What Keeps Me Playing?

Halo Infinite recently had a limited-time event with Neon-themed cosmetics called Cyber Showdown. I’m not even that big into Halo, but I decided to grind the game until I had all of the cosmetics from this event. Honestly I think the mohawk – which is the last item unlocked – just looks silly on a Spartan, but I still played for several hours to unlock it. I guess my reasoning was “just in case” I ever wanted to wear it.

The Attrition game mode is pretty fun, but I played it a lot more than I would have were it not for the stupid cosmetic that I didn’t even intend to use.

So that got me thinking: was I playing the game because of the limited time to get that cosmetic, or was I playing the game because I actually wanted to? I did have fun while playing, but the reason I booted up the game was to work towards that mohawk.

I recall a similar thing with Splatoon 2. I wouldn’t play the game for weeks but then open it when it was time for a Splatfest. That’s a bit different, because while there is rewards for participating in Splatfests, those rewards are not exclusive to the limited-time events. In fact, you literally don’t even get to keep the shirt that represents your Splatfest team. I turned the game on because I felt like I was contributing my Splatfest team, not because of a cosmetic.

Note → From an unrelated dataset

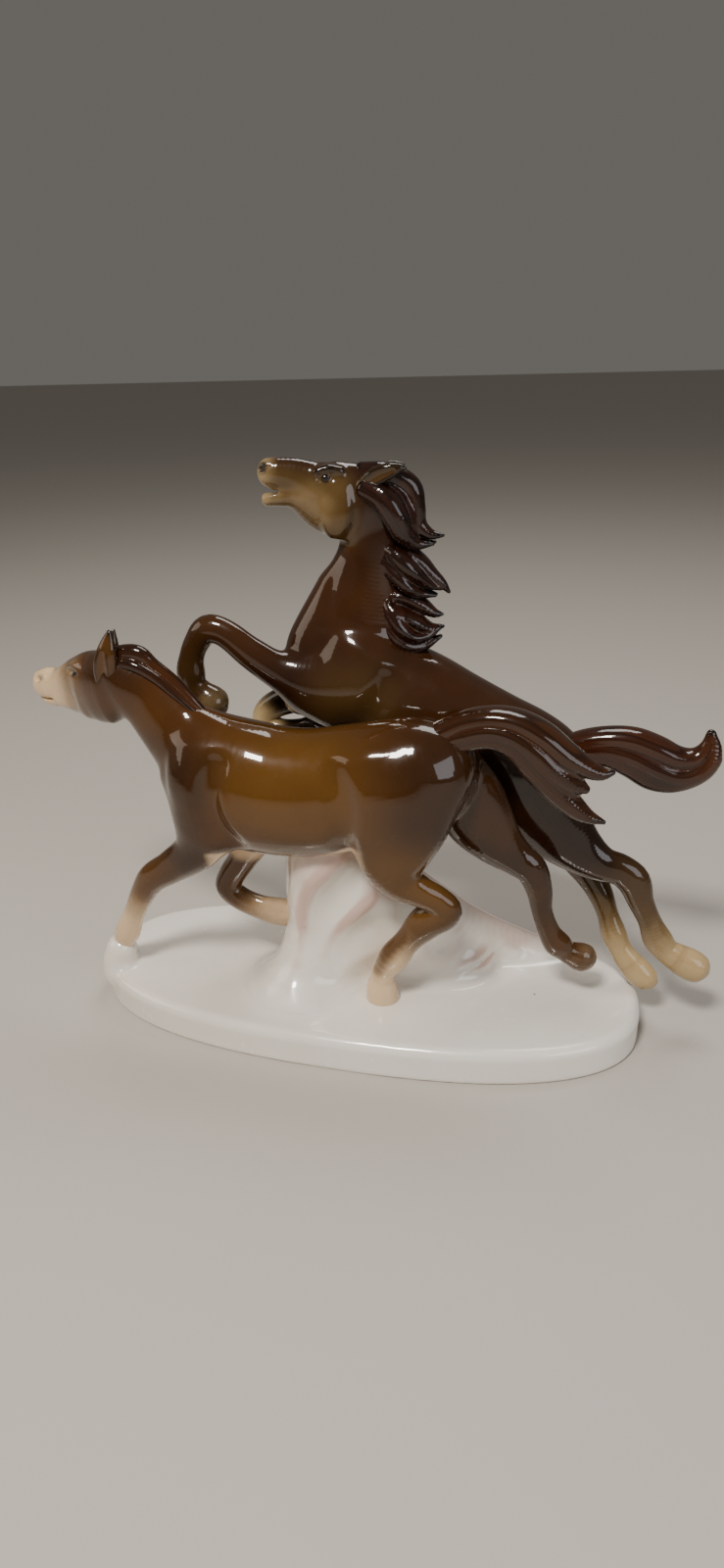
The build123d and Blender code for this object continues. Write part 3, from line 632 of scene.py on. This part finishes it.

I don’t want limited-time events to be the reason that I play a given game. But at the same time, limited-time events get me to play games that I do enjoy. I know that developers have these limited-time events to increase engagement; get people to play the game (and usually spend money on it).

I’m thinking about why and how I choose what game(s) to play in my free time (which is always decreasing). For a long time, I spent nearly all of my game time in Smash Ultimate. I was motivated to get better at it for personal reasons. I will admit that I did tune in to the limited-time Spirit Events to keep my save file at 100% completion (and I do find the spirit battles fun), but that wasn’t the main reason that I played. I booted up the game because I was impassioned. I went into training mode and practiced. I watched video guides. I kept playing day after day.

I feel like I’ve lost that. I still play Smash occasionally (at least once a week lately), and it is fun, but I feel like I do it moreso to pass the time. I still want to play Smash competitively. I still want to Git Gud, I still want to participate in my local competitive scene. But the passion just isn’t there. It hasn’t been since October. I’ve been to only two events since then, and both were in San Antonio when I already had a non-Smash reason to be down there.

I haven’t talked about this at all publicly, but there was a time when I had motivation outside of the game that kept me playing Smash with the intent to get better. I had someone in my life that motivated me. I don’t have that person in my life anymore. I haven’t for a long time – even before October, but I feel like that person kept me motivated.
I don’t know yet if it’s a good idea to elaborate on that publicly, both for the sake of my sanity and the other person’s privacy.

Either way, I don’t know how to get that motivation back. I still love the game and competing, but playing the game seriously on my own time is a tall ask for me right now. I want to change that but it’s not that simple. I plan on going to a local tournament this week to try to just jump back in.

If nothing else, I recognize that the sense of community is very important to me. It’s weird, though, because I feel like my participation in the community is tied to competing, when I know for a fact that competing isn’t necessary to be a part. I guess there’s just not any other role for me to have. Not that I need a role – I’m definitely welcome to just be present at tournaments, but that’s not something I would do.

I just need to… get back into it. I can’t figure out my relationship with competitive Smash without giving it another shot. Whatever happens, I doubt I’ll ever truly stop playing Smash or being part of the greater community. The game is a part of my life and identity.